By the end of this course students will have gained the ability to:

  • evaluate the art of the period according to objective methods.
  • identify a range of works of art and artists.
  • think about and verbalise their response to a range of art historical issues as they apply to this period.

Assessment methods

You will be set two pieces of work for the course. The first of 500 words is due halfway through your course. This does not count towards your final outcome but preparing for it, and the feedback you are given, will help you prepare for your assessed piece of work of 1,500 words due at the end of the course. The assessed work is marked pass or fail.

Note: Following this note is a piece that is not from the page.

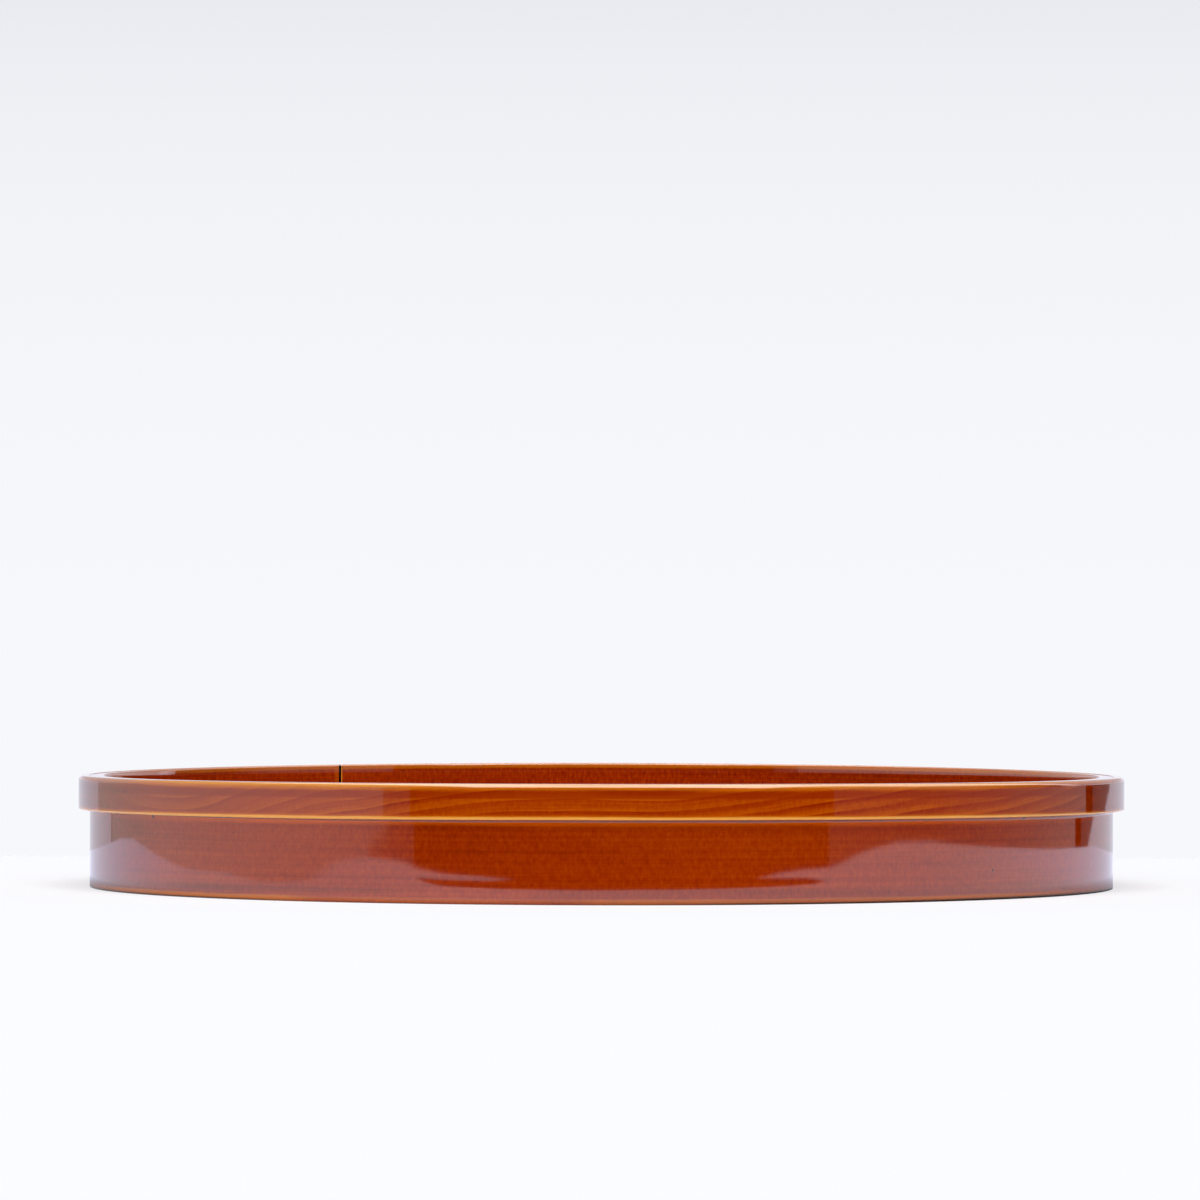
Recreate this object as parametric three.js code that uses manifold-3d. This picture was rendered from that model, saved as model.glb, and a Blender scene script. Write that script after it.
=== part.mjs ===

English Language Requirements

We do not insist that applicants hold an English language certification, but warn that they may be at a disadvantage if their language skills are not of a comparable level to those qualifications listed on our website. If you are confident in your proficiency, please feel free to enrol. For more information regarding English language requirements please follow this link: https://www.conted.ox.ac.uk/about/english-language-requirements


Please use the 'Book' or 'Apply' button on this page. Alternatively, please complete an Enrolment form for short courses | Oxford University Department for Continuing Education

Level and demands

FHEQ level 4, 10 weeks, approx 10 hours per week, therefore a total of about 100 study hours.

IT requirements

This course is delivered online; to participate you must to be familiar with using a computer for purposes such as sending email and searching the Internet. You will also need regular access to the Internet and a computer meeting our recommended minimum computer specification.